#### What this task involves:
Below is a listing. Quote from it, exactly, the lines from the one containing "mesh.materials.append(raw_meat())" down to the one containing "bpy.data.objects.remove(obj)", both ends included, and nothing else.

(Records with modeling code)
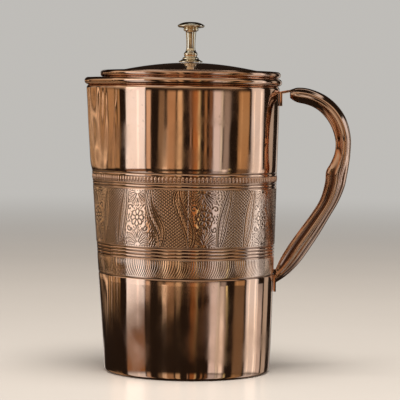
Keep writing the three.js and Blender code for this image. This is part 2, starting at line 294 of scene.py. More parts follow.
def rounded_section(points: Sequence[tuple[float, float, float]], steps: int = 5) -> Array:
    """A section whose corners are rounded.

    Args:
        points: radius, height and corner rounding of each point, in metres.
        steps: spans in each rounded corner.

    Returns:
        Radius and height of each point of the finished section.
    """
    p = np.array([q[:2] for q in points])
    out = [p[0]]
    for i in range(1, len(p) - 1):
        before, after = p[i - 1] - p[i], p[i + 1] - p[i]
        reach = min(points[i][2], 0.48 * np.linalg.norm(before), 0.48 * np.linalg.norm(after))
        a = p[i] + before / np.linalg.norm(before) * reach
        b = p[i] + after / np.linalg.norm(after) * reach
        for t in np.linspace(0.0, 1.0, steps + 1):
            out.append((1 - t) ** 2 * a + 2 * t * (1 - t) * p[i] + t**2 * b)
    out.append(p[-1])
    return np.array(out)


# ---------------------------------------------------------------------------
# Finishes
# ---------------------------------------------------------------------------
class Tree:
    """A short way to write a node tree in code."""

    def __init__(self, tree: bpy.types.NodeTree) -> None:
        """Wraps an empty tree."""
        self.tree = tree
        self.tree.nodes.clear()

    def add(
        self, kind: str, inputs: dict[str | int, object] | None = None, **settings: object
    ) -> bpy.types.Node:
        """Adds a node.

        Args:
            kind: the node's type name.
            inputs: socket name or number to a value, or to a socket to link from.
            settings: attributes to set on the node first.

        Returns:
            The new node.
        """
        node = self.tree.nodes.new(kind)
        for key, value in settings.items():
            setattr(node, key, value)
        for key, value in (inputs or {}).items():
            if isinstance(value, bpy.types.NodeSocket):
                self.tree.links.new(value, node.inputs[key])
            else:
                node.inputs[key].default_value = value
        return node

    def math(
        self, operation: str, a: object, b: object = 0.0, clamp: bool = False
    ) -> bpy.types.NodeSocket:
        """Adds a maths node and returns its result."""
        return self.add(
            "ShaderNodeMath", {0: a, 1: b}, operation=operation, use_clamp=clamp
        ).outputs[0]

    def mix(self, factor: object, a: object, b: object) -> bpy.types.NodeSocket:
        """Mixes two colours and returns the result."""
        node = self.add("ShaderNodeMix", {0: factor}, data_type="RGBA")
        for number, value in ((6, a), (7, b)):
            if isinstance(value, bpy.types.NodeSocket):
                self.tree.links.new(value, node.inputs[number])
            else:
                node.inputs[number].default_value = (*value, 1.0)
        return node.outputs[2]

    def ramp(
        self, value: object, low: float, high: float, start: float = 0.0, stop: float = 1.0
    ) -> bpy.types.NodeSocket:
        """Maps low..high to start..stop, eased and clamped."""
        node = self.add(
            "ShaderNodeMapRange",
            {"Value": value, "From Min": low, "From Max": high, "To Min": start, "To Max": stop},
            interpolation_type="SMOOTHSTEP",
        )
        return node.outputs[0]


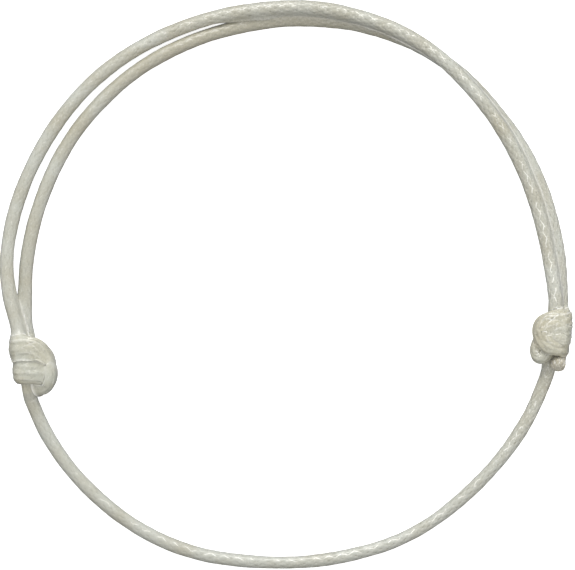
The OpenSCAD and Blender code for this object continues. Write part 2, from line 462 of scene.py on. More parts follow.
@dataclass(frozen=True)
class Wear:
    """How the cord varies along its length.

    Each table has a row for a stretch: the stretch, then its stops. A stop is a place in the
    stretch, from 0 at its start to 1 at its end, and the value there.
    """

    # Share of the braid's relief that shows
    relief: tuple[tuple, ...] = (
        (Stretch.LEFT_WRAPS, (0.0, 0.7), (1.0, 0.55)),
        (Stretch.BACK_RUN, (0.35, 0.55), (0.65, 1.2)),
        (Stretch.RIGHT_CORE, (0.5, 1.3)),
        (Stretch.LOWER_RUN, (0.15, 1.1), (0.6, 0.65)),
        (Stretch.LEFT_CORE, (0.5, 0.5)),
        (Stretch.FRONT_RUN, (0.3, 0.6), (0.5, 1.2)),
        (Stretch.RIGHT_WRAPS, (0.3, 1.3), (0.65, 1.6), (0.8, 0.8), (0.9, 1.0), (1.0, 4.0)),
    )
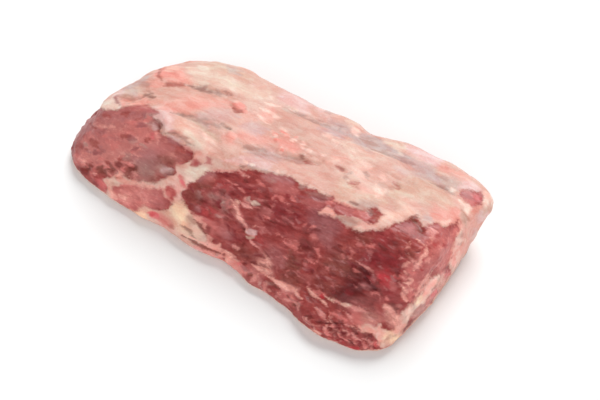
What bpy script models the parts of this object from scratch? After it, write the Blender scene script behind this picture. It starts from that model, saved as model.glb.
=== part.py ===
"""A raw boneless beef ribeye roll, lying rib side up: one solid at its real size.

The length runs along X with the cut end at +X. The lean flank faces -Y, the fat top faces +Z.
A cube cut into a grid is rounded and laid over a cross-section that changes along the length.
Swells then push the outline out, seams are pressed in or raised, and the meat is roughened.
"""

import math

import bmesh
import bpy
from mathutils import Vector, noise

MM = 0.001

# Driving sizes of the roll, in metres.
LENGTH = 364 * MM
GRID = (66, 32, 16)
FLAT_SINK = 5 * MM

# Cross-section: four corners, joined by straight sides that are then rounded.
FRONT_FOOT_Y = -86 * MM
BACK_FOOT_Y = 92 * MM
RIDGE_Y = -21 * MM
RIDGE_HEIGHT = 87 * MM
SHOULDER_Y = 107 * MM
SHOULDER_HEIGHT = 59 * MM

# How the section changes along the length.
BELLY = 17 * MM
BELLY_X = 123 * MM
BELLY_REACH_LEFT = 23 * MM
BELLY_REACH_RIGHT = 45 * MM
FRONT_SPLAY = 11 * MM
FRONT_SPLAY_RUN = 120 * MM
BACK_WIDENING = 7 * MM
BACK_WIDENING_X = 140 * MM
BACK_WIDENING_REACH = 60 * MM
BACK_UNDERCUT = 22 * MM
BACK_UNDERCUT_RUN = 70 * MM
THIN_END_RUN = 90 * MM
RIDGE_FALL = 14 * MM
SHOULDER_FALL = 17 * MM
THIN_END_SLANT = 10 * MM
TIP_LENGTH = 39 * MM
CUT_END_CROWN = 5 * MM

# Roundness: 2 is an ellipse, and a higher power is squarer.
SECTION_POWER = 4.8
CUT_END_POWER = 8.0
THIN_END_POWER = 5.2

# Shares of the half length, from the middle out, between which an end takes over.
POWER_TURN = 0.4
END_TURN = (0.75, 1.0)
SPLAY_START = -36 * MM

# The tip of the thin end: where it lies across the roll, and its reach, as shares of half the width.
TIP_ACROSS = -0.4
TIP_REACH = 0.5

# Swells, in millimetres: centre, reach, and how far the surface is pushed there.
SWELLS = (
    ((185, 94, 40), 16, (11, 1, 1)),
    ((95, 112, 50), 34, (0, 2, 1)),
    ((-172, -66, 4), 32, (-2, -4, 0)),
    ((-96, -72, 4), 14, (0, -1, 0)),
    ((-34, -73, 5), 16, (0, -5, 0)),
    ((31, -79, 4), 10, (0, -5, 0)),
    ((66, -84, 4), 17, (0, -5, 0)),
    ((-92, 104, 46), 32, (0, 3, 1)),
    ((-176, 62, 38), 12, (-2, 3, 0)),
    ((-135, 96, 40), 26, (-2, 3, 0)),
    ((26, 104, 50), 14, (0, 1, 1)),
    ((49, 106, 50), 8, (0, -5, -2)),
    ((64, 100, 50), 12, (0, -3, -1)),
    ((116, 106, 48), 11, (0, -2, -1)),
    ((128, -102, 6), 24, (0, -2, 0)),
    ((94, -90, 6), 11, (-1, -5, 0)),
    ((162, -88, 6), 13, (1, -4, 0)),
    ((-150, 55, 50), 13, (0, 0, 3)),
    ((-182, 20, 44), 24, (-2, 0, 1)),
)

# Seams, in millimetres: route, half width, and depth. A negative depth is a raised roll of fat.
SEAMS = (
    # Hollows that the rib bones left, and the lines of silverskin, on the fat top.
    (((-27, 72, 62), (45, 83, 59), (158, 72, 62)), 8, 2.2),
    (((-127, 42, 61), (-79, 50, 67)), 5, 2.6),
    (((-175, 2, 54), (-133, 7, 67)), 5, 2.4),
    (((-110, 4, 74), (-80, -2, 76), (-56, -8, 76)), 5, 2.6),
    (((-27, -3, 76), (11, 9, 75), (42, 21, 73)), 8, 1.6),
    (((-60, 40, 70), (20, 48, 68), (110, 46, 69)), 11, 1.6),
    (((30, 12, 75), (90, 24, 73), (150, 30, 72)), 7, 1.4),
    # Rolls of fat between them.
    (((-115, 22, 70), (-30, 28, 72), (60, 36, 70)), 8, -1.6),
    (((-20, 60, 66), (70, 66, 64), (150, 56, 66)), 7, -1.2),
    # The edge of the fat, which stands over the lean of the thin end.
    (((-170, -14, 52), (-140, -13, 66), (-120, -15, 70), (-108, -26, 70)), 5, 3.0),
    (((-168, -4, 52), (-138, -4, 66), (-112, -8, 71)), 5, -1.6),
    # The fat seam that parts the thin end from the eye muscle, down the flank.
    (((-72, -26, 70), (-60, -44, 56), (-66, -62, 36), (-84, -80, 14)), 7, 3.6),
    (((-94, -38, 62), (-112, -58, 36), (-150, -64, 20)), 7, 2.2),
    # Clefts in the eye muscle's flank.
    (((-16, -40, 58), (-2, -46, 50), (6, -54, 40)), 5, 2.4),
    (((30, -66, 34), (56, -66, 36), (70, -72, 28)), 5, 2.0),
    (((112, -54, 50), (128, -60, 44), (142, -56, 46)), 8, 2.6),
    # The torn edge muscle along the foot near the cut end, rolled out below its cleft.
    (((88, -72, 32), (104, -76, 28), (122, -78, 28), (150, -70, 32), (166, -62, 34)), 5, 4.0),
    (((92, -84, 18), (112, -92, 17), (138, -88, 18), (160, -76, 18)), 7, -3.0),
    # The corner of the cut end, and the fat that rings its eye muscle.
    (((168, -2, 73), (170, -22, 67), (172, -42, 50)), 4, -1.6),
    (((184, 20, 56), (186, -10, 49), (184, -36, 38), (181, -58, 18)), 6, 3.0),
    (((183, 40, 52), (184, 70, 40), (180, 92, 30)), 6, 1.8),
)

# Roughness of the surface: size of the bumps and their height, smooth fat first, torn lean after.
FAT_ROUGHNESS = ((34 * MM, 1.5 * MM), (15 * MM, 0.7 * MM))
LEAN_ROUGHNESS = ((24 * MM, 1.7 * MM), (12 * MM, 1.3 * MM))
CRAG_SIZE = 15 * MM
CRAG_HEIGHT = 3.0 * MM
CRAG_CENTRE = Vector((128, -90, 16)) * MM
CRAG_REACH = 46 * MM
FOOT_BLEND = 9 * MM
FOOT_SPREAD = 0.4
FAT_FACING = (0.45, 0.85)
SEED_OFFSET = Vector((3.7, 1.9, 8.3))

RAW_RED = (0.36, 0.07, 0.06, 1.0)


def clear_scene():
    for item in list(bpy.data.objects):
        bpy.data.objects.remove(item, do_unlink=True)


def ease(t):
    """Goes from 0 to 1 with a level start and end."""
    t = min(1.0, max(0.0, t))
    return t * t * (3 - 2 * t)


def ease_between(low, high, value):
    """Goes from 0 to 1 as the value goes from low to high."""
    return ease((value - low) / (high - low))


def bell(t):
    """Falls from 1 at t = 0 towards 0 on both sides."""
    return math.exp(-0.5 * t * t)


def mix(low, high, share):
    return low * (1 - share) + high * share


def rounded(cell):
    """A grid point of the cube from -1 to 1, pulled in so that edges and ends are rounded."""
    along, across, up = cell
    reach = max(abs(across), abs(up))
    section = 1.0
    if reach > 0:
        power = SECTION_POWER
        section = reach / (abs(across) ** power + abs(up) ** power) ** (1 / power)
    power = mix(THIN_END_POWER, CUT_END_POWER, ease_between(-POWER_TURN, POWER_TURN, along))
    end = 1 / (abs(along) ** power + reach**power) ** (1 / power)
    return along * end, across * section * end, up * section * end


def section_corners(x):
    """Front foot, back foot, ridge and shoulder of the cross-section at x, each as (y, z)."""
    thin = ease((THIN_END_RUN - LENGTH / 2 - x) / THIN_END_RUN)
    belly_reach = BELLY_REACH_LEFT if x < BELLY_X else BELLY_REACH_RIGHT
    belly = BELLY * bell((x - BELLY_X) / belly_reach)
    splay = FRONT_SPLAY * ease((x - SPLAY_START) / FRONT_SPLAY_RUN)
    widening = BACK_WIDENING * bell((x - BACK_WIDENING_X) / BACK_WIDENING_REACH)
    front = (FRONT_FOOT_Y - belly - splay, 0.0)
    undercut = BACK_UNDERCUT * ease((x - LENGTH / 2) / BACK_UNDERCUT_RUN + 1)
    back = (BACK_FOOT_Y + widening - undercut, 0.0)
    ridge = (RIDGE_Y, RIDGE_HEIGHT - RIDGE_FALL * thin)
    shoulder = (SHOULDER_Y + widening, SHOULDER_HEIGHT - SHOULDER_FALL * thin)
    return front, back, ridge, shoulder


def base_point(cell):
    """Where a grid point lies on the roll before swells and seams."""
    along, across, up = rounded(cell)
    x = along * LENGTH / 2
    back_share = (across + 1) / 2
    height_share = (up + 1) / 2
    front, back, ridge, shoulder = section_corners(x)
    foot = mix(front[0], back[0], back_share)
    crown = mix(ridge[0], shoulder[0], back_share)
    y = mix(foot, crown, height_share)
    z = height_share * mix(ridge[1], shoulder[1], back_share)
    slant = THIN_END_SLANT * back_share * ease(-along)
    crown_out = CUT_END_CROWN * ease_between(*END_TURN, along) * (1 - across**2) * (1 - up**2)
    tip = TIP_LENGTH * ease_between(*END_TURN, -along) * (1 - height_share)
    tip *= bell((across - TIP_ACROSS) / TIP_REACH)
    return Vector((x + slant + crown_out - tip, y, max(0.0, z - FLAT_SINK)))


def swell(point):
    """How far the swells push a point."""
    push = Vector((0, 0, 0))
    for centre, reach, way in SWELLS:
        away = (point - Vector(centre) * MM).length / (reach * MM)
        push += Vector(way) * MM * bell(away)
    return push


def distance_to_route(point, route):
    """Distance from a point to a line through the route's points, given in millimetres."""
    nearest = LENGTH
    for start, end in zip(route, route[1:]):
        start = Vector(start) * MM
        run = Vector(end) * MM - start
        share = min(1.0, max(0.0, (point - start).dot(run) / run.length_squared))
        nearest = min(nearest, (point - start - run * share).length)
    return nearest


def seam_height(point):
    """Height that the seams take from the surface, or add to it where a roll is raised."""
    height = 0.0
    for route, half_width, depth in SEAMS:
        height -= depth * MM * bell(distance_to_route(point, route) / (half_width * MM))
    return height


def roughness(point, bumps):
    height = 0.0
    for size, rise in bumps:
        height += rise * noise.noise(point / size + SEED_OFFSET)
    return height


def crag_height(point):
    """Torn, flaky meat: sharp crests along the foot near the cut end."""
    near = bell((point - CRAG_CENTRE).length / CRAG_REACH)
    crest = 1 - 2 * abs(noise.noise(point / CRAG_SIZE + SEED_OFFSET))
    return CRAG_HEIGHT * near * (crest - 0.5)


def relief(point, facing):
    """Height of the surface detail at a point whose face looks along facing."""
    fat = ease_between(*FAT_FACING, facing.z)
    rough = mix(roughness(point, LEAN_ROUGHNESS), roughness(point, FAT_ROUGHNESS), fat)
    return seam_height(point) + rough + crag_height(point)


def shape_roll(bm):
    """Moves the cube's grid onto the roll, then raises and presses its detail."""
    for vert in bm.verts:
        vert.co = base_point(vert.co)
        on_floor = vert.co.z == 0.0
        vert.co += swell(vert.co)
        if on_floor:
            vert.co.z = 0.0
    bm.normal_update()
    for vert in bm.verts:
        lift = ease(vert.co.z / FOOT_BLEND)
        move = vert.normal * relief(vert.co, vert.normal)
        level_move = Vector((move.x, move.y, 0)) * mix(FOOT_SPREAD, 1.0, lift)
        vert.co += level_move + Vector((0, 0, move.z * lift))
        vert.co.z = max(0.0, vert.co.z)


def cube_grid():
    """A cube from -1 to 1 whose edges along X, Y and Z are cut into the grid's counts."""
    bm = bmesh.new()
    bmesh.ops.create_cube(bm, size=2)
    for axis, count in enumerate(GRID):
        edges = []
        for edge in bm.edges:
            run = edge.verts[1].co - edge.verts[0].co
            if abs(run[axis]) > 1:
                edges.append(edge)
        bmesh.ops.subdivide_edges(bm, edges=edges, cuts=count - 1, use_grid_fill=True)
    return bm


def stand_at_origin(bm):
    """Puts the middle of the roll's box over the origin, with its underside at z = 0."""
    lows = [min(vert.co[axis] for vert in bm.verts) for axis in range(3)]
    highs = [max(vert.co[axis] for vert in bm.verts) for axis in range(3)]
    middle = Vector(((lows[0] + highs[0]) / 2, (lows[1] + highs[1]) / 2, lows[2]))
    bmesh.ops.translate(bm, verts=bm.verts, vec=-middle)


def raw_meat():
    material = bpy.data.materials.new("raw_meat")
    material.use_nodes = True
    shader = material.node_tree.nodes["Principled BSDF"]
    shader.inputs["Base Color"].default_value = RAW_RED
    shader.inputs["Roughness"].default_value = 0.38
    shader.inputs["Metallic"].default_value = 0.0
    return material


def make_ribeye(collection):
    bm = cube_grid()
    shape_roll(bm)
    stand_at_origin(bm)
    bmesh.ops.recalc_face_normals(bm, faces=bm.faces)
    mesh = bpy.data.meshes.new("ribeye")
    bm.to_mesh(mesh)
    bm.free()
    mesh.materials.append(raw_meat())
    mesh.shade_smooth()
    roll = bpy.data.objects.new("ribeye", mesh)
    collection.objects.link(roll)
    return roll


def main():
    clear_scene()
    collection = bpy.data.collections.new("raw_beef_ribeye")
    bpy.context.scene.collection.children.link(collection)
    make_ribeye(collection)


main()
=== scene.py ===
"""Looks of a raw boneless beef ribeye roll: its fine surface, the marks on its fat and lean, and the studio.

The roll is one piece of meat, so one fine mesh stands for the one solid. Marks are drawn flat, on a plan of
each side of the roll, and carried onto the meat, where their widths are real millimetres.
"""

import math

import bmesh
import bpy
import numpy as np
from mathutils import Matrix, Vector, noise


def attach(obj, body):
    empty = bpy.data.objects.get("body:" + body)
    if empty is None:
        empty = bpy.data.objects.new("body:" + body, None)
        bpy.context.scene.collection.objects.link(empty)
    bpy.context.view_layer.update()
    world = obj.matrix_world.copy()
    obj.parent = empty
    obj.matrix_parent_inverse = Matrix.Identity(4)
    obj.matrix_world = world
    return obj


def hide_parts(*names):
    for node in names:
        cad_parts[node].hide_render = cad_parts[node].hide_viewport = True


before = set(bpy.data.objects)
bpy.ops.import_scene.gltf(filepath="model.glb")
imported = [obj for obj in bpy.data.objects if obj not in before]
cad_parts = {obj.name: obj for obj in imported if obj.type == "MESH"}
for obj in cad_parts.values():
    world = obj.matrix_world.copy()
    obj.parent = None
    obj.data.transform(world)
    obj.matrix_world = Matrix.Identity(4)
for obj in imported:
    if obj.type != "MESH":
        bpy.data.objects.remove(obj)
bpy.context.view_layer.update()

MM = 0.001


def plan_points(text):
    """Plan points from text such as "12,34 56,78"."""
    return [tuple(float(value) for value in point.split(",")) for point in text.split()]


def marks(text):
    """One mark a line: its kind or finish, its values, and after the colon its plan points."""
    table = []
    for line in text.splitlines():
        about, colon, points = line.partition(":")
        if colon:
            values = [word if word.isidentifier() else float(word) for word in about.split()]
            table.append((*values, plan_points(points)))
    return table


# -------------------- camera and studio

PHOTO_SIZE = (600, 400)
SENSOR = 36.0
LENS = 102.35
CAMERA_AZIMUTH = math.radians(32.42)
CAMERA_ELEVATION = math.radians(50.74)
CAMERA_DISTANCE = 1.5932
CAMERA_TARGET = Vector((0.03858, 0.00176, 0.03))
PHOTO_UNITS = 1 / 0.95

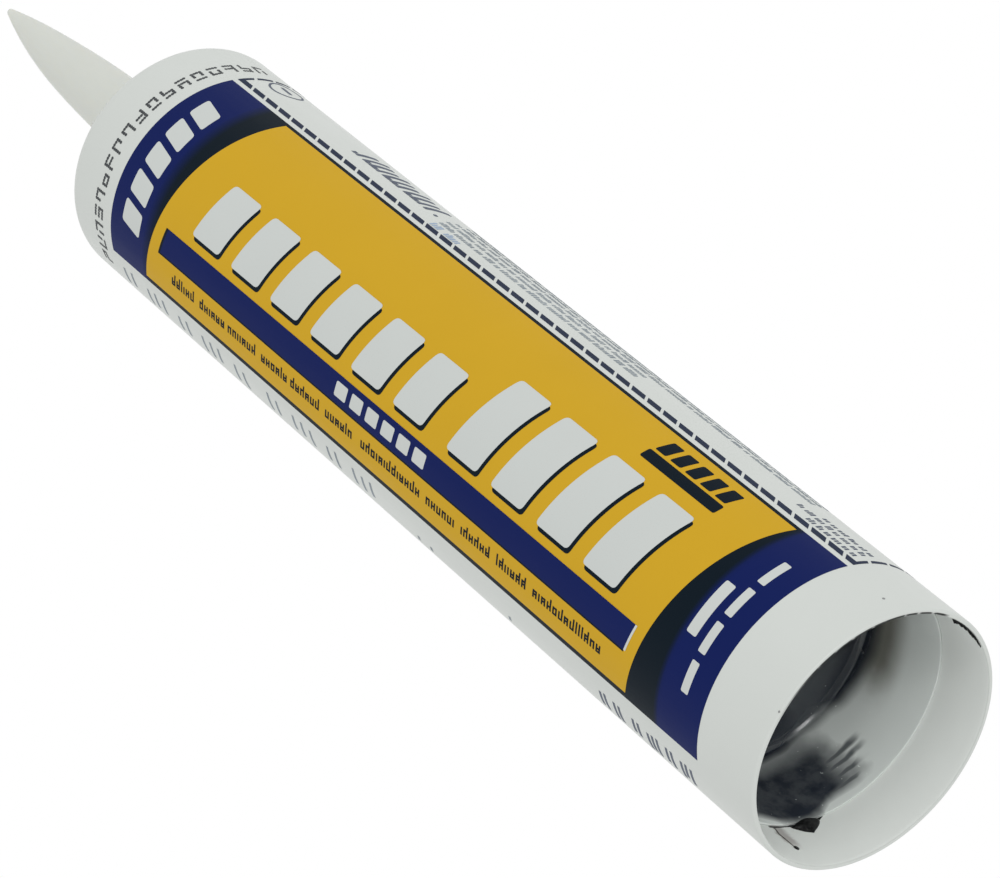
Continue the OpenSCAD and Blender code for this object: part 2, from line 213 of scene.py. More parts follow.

#### Solution for this problem:
    mesh.materials.append(raw_meat())
    mesh.shade_smooth()
    roll = bpy.data.objects.new("ribeye", mesh)
    collection.objects.link(roll)
    return roll


def main():
    clear_scene()
    collection = bpy.data.collections.new("raw_beef_ribeye")
    bpy.context.scene.collection.children.link(collection)
    make_ribeye(collection)


main()
=== scene.py ===
"""Looks of a raw boneless beef ribeye roll: its fine surface, the marks on its fat and lean, and the studio.

The roll is one piece of meat, so one fine mesh stands for the one solid. Marks are drawn flat, on a plan of
each side of the roll, and carried onto the meat, where their widths are real millimetres.
"""

import math

import bmesh
import bpy
import numpy as np
from mathutils import Matrix, Vector, noise


def attach(obj, body):
    empty = bpy.data.objects.get("body:" + body)
    if empty is None:
        empty = bpy.data.objects.new("body:" + body, None)
        bpy.context.scene.collection.objects.link(empty)
    bpy.context.view_layer.update()
    world = obj.matrix_world.copy()
    obj.parent = empty
    obj.matrix_parent_inverse = Matrix.Identity(4)
    obj.matrix_world = world
    return obj


def hide_parts(*names):
    for node in names:
        cad_parts[node].hide_render = cad_parts[node].hide_viewport = True


before = set(bpy.data.objects)
bpy.ops.import_scene.gltf(filepath="model.glb")
imported = [obj for obj in bpy.data.objects if obj not in before]
cad_parts = {obj.name: obj for obj in imported if obj.type == "MESH"}
for obj in cad_parts.values():
    world = obj.matrix_world.copy()
    obj.parent = None
    obj.data.transform(world)
    obj.matrix_world = Matrix.Identity(4)
for obj in imported:
    if obj.type != "MESH":
        bpy.data.objects.remove(obj)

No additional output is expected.